Um bom público compareceu à maioria das mesas, mas quase nenhuma delas ficou completamente tomada. Além disso, mesmo com um orçamento igual ao de 2014, cerca de R$ 1,1 milhão, a Fliporto contou com um dia a menos de programação. Ao contrário de anos anteriores, a organização da festa literária não divulgou no domingo a sua estimativa de público.

“Acredito que a Fliporto se consolidou na sua 11ª edição. O formato compacto, dentro do Colégio São Bento, foi importante. Dentro do momento (econômico) atual, garantimos a continuidade e a resistência do evento”, comentou Antonio Campos, presidente do conselho cultural da feira. Segundo ele, o tema e o homenageado da próxima edição devem ser anunciados em fevereiro de 2016, logo após o Carnaval.

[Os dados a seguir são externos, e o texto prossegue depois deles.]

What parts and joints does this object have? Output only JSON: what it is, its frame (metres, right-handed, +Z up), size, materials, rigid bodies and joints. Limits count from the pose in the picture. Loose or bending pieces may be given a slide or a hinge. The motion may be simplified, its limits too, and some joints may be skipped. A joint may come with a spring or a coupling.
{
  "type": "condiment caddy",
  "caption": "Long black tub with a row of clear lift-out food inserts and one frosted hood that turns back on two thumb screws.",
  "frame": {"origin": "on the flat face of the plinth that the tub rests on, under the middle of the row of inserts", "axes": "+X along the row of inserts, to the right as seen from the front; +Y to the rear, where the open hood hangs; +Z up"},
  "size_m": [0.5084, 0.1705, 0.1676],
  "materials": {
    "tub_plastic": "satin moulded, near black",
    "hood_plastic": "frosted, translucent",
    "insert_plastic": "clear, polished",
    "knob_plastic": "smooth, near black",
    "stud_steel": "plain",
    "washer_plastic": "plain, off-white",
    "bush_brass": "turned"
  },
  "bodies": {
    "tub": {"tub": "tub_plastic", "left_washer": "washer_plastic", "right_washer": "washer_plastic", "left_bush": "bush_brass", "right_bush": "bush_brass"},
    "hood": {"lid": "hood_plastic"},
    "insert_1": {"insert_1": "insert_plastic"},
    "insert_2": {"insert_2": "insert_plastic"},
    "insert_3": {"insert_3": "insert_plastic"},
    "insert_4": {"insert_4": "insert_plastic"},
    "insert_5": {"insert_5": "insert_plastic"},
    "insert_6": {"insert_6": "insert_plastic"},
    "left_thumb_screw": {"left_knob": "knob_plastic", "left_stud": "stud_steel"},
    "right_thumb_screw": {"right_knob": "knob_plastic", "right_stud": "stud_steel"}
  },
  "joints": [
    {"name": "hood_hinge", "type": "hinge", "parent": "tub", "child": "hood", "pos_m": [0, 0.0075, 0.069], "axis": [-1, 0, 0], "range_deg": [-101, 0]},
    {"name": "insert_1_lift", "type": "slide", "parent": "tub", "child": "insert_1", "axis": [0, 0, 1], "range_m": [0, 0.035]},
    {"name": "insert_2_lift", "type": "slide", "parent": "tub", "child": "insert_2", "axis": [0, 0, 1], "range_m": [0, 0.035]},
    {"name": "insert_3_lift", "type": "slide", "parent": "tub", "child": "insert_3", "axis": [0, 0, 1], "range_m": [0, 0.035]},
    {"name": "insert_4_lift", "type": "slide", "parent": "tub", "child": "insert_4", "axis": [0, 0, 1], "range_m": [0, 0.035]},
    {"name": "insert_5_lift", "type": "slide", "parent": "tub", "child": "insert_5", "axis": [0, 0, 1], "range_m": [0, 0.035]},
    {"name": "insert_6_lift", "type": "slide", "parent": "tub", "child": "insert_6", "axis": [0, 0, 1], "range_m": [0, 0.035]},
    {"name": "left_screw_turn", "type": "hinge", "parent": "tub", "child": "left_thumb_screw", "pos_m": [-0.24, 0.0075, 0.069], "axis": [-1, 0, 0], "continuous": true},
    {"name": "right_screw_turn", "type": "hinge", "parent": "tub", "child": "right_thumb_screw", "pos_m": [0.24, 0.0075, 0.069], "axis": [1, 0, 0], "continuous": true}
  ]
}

As mesas do congresso principal da Fliporto deste ano, salvo honrosas exceções, podem ser resumidas em dois temas: a obra de Fernando Pessoa e, numa só visão, a cultura lusitana e a língua portuguesa. Com uma larga presença de pesquisadores e escritores de Portugal, a festa tornou-se uma celebração da relação com o país europeu. Assim, o poeta que foi “dramaturgo de si mesmo”, como apontou o músico, escritor e ator português Sérgio Godinho, e o seu idioma foram dissecados por diversos ângulos.

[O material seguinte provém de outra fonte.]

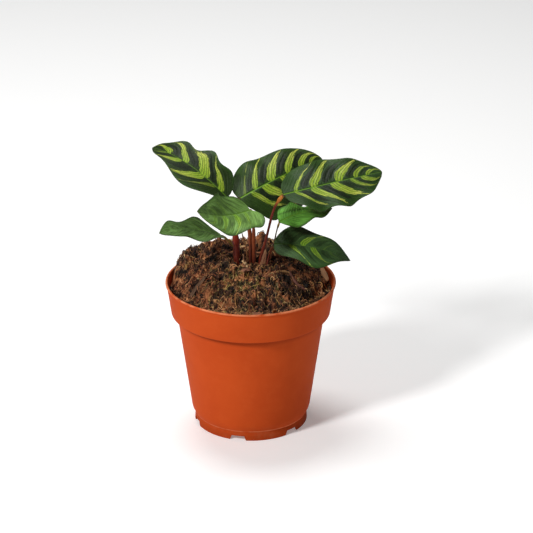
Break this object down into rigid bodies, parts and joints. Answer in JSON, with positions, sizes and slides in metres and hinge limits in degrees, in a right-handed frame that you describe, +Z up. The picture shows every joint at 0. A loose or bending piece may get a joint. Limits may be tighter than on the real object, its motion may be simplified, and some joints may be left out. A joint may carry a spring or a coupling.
{
  "type": "potted peacock plant",
  "caption": "Young peacock plant with patterned oval leaves on slender stalks, growing from a heap of peat in a tapered plastic nursery pot with a rim band and notched foot.",
  "frame": {"origin": "centre of the pot's underside, on the surface that the pot stands on", "axes": "+Z up, -Y the front that the camera looks at, +X to the right"},
  "size_m": [0.1462, 0.108, 0.178],
  "materials": {
    "pot_plastic": "terracotta-coloured moulded polypropylene, satin",
    "peat": null,
    "rhizome": "pale brown living rootstock, dull",
    "leaf_blade": null,
    "stalk": null,
    "dry_sheath": "papery tan dried leaf sheath",
    "bark": "split bark and wood chips, dull"
  },
  "bodies": {
    "root": {"pot": "pot_plastic", "soil": "peat", "rhizome": "rhizome", "leaf_upper_left": "leaf_blade", "leaf_centre_back": "leaf_blade", "leaf_right_front": "leaf_blade", "leaf_centre_front": "leaf_blade", "leaf_left_lower": "leaf_blade", "leaf_right_small": "leaf_blade", "leaf_right_lower": "leaf_blade", "petiole_upper_left": "stalk", "petiole_centre_back": "stalk", "petiole_right_front": "stalk", "petiole_centre_front": "stalk", "petiole_left_lower": "stalk", "petiole_right_small": "stalk", "petiole_right_lower": "stalk", "new_shoot": "stalk", "dry_sheath_front": "dry_sheath", "dry_sheath_right": "dry_sheath", "dry_sheath_left": "dry_sheath", "wood_chip_right": "bark", "wood_chip_back": "bark", "wood_chip_front": "bark", "wood_chip_left": "bark"}
  },
  "joints": []
}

Na abertura, um dos principais momento do evento, ele foi visto de um ponto de vista íntimo através da sobrinha Manuela Nogueira, que conviveu com ele até os dez anos de idade. “Tenho muito honra de viajar para falar sobre meu tio e encontrar gente interessada na obra dele”, revelou, em uma abertura afetuosa. “Ele não era um homem sério. Com crianças, era de uma paciência infinda e cheio de humor.”

Para o pesquisador lusitano Arnaldo Saraiva, Pessoa foi adotado sem dificuldade pelo Brasil (Manuela reafirmou que o Brasil o valorizou antes mesmo do seu país de origem) também porque escrever em um “português clássico, cheio de classe”. O tradutor americano Richard Zenith, responsável por levar O Livro do Desassossego para o idioma inglês, comentou que, apesar do seu sotaque lusitano, seu primeiro contato com o português e com Pessoa se deu justamente no Brasil, quando morava em Florianópolis. “Ele escrevia em inglês, mas o inglês dele era demasiadamente poético. Ele era muito tímido, aprendeu o idioma mais através de leituras de Shakespeare do que no uso cotidiano”, comentou Zenith.

Outro bom encontro aconteceu entre o escritor e jornalista Mario Prata e o escritor português Miguel Sousa Tavares, no sábado, quando falaram sobre a relação entre Brasil e Portugal – com leveza, eles brincaram com as particularidades de cada um dos países, com direito até a piadas bem dosadas. Apesar dessas boas conversas, foi uma Fliporto de debates por vezes mornos, algumas vezes com mais reverências do que novidades.

Talvez a melhor participação tenha sido a do escritor catalão Javier Cercas, até porque o tema da sua mesa fugia dessa celebração quase total do português e de Pessoa. Na conversa com Eric Nepomuceno, ele falou sobre seu mais recente livro, O Impostor, em que conta a história real de um espanhol, Enric Marco, que fingiu por décadas ter sido um sobrevivente dos campos de concentração e um opositor do franquismo. A revelação de que tudo era mentira foi um escândalo na Espanha. “Para o livro, percebi que não precisava inventar nada, não fazia sentido fazer uma ficção sobre uma ficção ambulante", comentou sobre a obra, que ele define como um “romance sem ficção". “Com a minha escrita, tento mostrar que o passado é responsável por formar o presente. Hoje, vivemos uma ditadura do presente. e o que aconteceu ontem já não importa mais. Acham que só freaks (estranhos) como eu podem se interessar pela história”, provocou. “Afinal, uma mentira, assim como um romance, é construído de pequenas verdades.”